Une lettre doit être affirmative, non négative. Certaines personnes pensent qu’il est de bon ton d’être négatif ; chez d’autres, c’est tout simplement une habitude. Pourtant, personne ne saurait être aussi intéressant s’il se borne à signaler ce qui est mal que s’il traite des moyens positifs à prendre pour remédier à la situation.

L’imagination en matière de rédaction des lettres consiste à présenter l’ordinaire et le banal de façon à le rendre original et intéressant. Si modeste que soit son sujet, il ne faut pas renoncer à éveiller l’intérêt du lecteur. Songeons à ce que Shakespeare a tiré des ouï-dire d’une petite île de corail : il en a fait une magnifique comédie-féerie qui s’appelle La Tempête.

Efficacité et rendement

Ce qui fait l’agrément d’écrire des lettres, c’est surtout le moyen qu’elles nous offrent de communiquer des idées de façon créatrice, soit pour pousser les gens à agir, soit pour accroître leur bonheur. Le bon rédacteur de lettres a de nombreux points de contact avec la vie, et, pour exprimer ses idées sur la vie et les affaires, il écrit avec vivacité, originalité et imagination.

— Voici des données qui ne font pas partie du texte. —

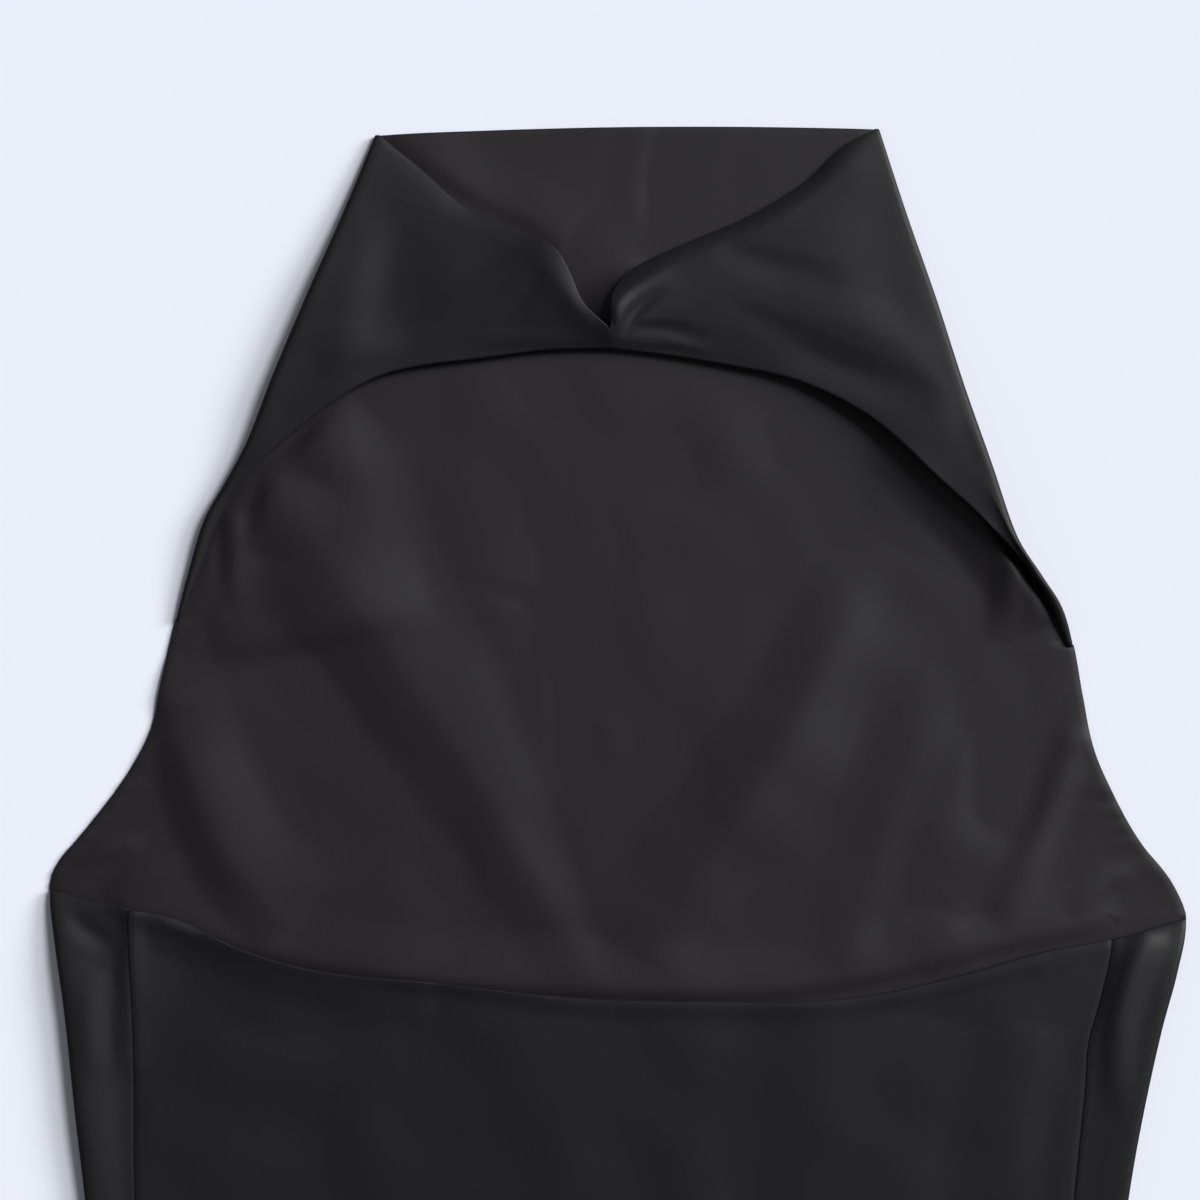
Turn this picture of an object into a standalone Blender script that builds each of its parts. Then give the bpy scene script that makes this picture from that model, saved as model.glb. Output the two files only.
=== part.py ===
"""Halter neck dress laid flat on its front, with its open back up.

Units are metres. The dress lies on the plane z = 0 with its neck towards +Y and its left side at
-X. Heights along the dress are measured from the neck, where y is 0 and every lower place is
negative, and the finished points are then moved, so that the origin is the middle of the box
that holds the dress, at the level of the floor.

The front is one cloth. It lies on the floor, turns over at both sides and comes back on top as a
narrow strip that reaches the side seam. At the neck it turns over too, and its two halter ends
run over the shoulders to the knot at the middle of the back. The back is the second cloth, from
its curved upper edge to the hem. Every sheet below is the outer face of the cloth, and Solidify
gives it its thickness inwards.
"""

from collections import namedtuple

import bpy
import numpy as np

# Driving sizes.
CLOTH = 0.0012
SEAM_GAP = 0.0003
HEM_Y = -1.1471
HEM_DIP = 0.006
UPPER_ROW_STEP = 0.0108
SKIRT_ROW_STEP = 0.046
SKIRT_TOP_Y = -0.400
FLOOR_COLUMNS = 38
HALTER_COLUMNS = 18
STRIP_COLUMNS = 3
BACK_COLUMNS = 22
TURN_STEPS = 4
TURN_DEPTH = 0.0024
SATIN_COLOUR = (0.018, 0.017, 0.020, 1.0)
SATIN_ROUGHNESS = 0.46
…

Il sait que la fausse couleur et l’intérêt factice ne sont pas nécessaires pour écrire de bonnes lettres, mais que le rédacteur doit être sensible à la couleur de la vie et attentif à la nécessité de dire ce qu’il veut exprimer d’une façon intéressante.

Il sera souvent aux prises avec une tâche des plus difficiles : celle d’écrire quand il lui semble qu’il n’a rien à dire. Pour cette tâche, qui exige beaucoup d’ingéniosité, il aura emmagasiné dans son esprit des idées de réserve.

Ce n’est pas un signe de faiblesse ou d’échec que d’aboutir à un manuscrit qui a besoin de réparations majeures. C’est là monnaie courante dans tous les écrits et chez les meilleurs auteurs. Peu d’artistes, de sculpteurs ou d’écrivains sont entièrement satisfaits de leur oeuvre.

Nos premiers efforts pour introduire une note humaine dans nos lettres donneront peut-être l’impression que nous nous sommes servis d’une plume grinçante, mais cela vaut mieux que de vivoter dans l’existence en suivant toujours les mêmes sentiers battus.